貴重な自然を守り、いかに「持続可能な観光」を実現するか。鹿児島県PR観光課の廻秀仁課長は「一過性の盛り上がりにせず『量より質』の観光を目指す。自然や文化をじっくり味わってもらい、現地での消費行動にもつなげたい」と話した。
▽やんばるの森を撮り続けて44年
沖縄島北部「やんばる」は深緑の森が広がり、鳥の鳴き声が絶えず響き渡っている。44年にわたり森の生物をカメラに収めている写真家の湊和雄さん(63)=沖縄県西原町=は、その魅力を「豊富な固有種」だと話す。自然遺産登録をきっかけに、多種多様な森の生態系をもっと知ってもらいたいと訴える。
東京出身の湊さんと、やんばるの森の生き物との出会いは幼少期だった。学者だった祖父の部屋にあった昆虫図鑑。枯れ葉に擬態し、沖縄などに生息する希少種「コノハチョウ」に引かれた。小中学生の頃には、著名な戦争写真家ロバート・キャパに憧れ、昆虫写真家栗林慧さんの作品に「虫と同じ目線だ」と感銘を受け、写真家を志した。
1978年に琉球大に入り、専門・修士課程で昆虫生態学を専攻。81年にヤンバルクイナが、2年後にはヤンバルテナガコガネが新種として発見され、毎週のように森に通った。1990年代前半には、長年目撃例がなく、絶滅を懸念されたオキナワトゲネズミの撮影に成功し、世間を驚かせた。
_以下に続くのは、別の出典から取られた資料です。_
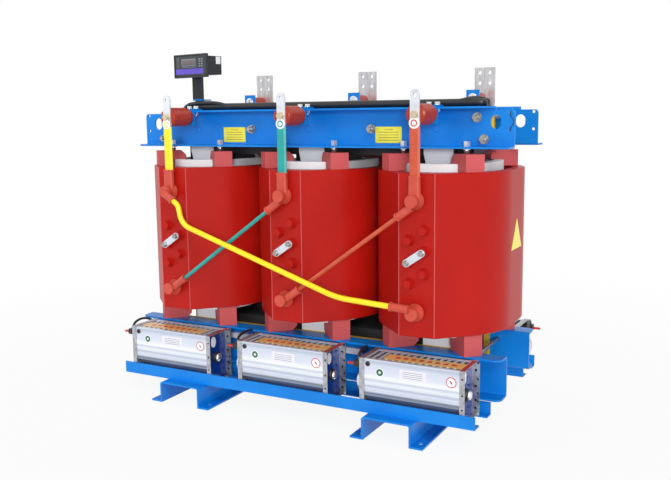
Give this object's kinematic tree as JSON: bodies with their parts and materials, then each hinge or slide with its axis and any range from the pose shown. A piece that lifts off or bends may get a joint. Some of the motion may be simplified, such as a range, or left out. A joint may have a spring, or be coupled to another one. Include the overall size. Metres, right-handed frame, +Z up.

一方で森の価値が理解されず、悔しい時期もあったという。1980年代、知床(北海道)では森林伐採が問題となった。しかし「やんばるでは、下草から全て刈った大規模伐採が起きていたのに、注目されなかった」。だからこそ、世界自然遺産への登録で知名度が高まり、森林破壊の抑止力になるのではないかと考えている。
沖縄県や有識者は現在、国内初の国立自然史博物館の沖縄誘致を目指している。湊さんは啓発活動の一環として、やんばるの森の動物や昆虫の写真展にも協力した。「誘致の実現で、森への理解がさらに深まり、保護につながる」と語った。
▽島ぐるみの自然保護
「奄美・沖縄」4島のうち、最も面積が小さいのが鹿児島県・徳之島。島唯一の自然保護団体、NPO法人「徳之島虹の会」は、地域住民や子どもたちへの環境教育に重点を置き、島ぐるみで自然や文化の継承を目指している。
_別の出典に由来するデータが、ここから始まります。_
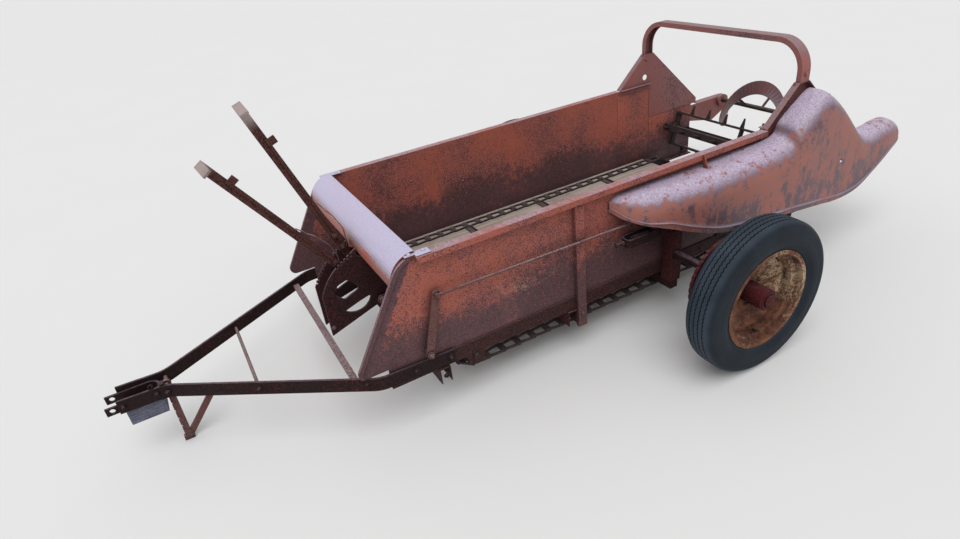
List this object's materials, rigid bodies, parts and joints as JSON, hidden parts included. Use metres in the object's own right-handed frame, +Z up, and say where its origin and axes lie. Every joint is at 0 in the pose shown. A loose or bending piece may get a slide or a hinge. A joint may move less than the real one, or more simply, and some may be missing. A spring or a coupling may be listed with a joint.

昨年7月の世界自然遺産登録翌日、遺産の価値を体感しようと、会員や子どもたち約70人がガイドの案内で島南部の剥岳林道を歩いた。照葉樹林のトンネル、大きなドングリの実をつけるオキナワウラジロガシの群生―。森の中で万歳して登録を祝った。
徳之島虹の会の活動は幅広い。野生化したネコが絶滅危惧種アマミノクロウサギを捕食しないよう監視するとともに、希少動植物の盗掘防止パトロールにも従事する。
世界遺産になったことで来島者が増え、小さな島にかかる負荷を軽減するためにも、今後は自然保護の担い手の育成が課題になる。ガイド研修や小中学生への「出前授業」に力を入れ、島の多様な動植物を紹介している。
美延睦美事務局長は、住民らの自然保護への意識が研修や授業を通じて高まっているのを感じている。固有種が多い地域で、昆虫採集目的のトラップ(わな)が問題視されているが、発見して連絡をくれる人がいるという。活動を手伝いたいと言う若者もいる。政武文理事長は「豊かな自然こそ島の宝だと知った子どもらが、活動をつないでくれると思う」と期待を寄せた。